Transferable Adversarial Training: A General Approach to Adapting Deep Classifiers
Proceedings of the 36th International Conference on Machine Learning, PMLR 97:4013-4022, 2019.
Domain adaptation enables knowledge transfer from a labeled source domain to an unlabeled target domain. A mainstream approach is adversarial feature adaptation, which learns domain-invariant representations through aligning the feature distributions of both domains. However, a theoretical prerequisite of domain adaptation is the adaptability measured by the expected risk of an ideal joint hypothesis over the source and target domains. In this respect, adversarial feature adaptation may potentially deteriorate the adaptability, since it distorts the original feature distributions when suppressing domain-specific variations.
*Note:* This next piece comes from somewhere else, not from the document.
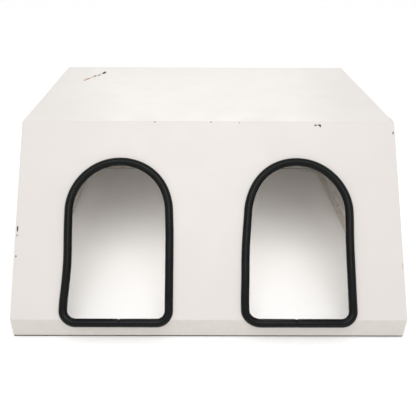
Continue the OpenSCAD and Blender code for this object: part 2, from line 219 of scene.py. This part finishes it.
# Chips and scratches of the paint, and one painted shade line: place, half length, half width,
# and in degrees the tilt about X that lays the mark on its sheet and its turn on the sheet from X
FRONT_TILT = math.degrees(FRONT_ANGLE)
DARK_CHIPS_AND_CORNER_SHADE = [
    (on_roof(-0.955, 0.990), 0.020, 0.008, 0, 70),
    (on_roof(-0.915, 1.070), 0.025, 0.008, 0, 80),
    (on_roof(-0.885, 1.090), 0.015, 0.006, 0, 70),
    (on_roof(-0.855, 1.170), 0.040, 0.015, 0, 85),
    (on_front(0.690, 1.225), 0.010, 0.005, FRONT_TILT, -5),
    (on_front(0.715, 1.225), 0.010, 0.006, FRONT_TILT, -5),
    (on_front(0.720, 1.220), 0.010, 0.004, FRONT_TILT, 85),
    (on_front(-0.345, 1.245), 0.004, 0.003, FRONT_TILT, 0),
    (on_front(0.015, 1.245), 0.005, 0.003, FRONT_TILT, 0),
    (on_front(0.200, 1.240), 0.004, 0.003, FRONT_TILT, 0),
    (on_front(1.185, 1.175), 0.010, 0.004, FRONT_TILT, 80),
    (on_front(-1.185, 0.550), 0.020, 0.005, FRONT_TILT, 90),
    (on_front(-1.185, 0.510), 0.006, 0.004, FRONT_TILT, 90),
    (on_front(-1.185, 0.380), 0.007, 0.004, FRONT_TILT, 90),
    # Not a chip: a thin dark line painted along the roof's right edge just behind the fold, a painted
    # shade at that corner
    (on_roof(1.195, 0.055), 0.050, 0.003, 0, 90),
]
RUST_CHIPS = [
    (on_roof(-0.970, 0.960), 0.040, 0.012, 0, 70),
    (on_roof(-0.885, 1.095), 0.020, 0.008, 0, 60),
]
PRIMER_CHIPS = [
    (on_roof(-0.930, 1.035), 0.040, 0.015, 0, 70),
    (on_roof(-0.885, 1.110), 0.050, 0.015, 0, 80),
    (on_front(1.190, 0.325), 0.020, 0.003, FRONT_TILT, 90),
]
CHIP_DEPTH = 0.012
CHIP_RAGGED = (0.009, 0.009, 0.009)
# A distance to start from, in chip radii, which lies outside every chip
BEYOND_CHIPS = 10.0
# How much of its own tone each kind of chip shows
PRIMER_COVER = 0.60
RUST_COVER = 0.95


def chip_mask(n, chips, ragged):
    """1 inside any of the chips, which are ellipsoids with a ragged outline."""
    nearest = BEYOND_CHIPS
    for place, half_length, half_width, tilt, turn in chips:
        spot = n.node("Mapping", vector_type="TEXTURE")
        n.feed(spot.inputs["Vector"], ragged)
        spot.inputs["Location"].default_value = place
        tilted = Matrix.Rotation(math.radians(tilt), 3, "X")
        turned = Matrix.Rotation(math.radians(turn), 3, "Z")
        spot.inputs["Rotation"].default_value = (tilted @ turned).to_euler()
        spot.inputs["Scale"].default_value = (half_length, half_width, CHIP_DEPTH)
        nearest = n.math("MINIMUM", nearest, n.vector("LENGTH", spot.outputs["Vector"]))
    return n.ramp(nearest, 0.85, 1.1, 1.0, 0.0)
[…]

To this end, we propose Transferable Adversarial Training (TAT) to enable the adaptation of deep classifiers. The approach generates transferable examples to fill in the gap between the source and target domains, and adversarially trains the deep classifiers to make consistent predictions over the transferable examples. Without learning domain-invariant representations at the expense of distorting the feature distributions, the adaptability in the theoretical learning bound is algorithmically guaranteed. A series of experiments validate that our approach advances the state of the arts on a variety of domain adaptation tasks in vision and NLP, including object recognition, learning from synthetic to real data, and sentiment classification.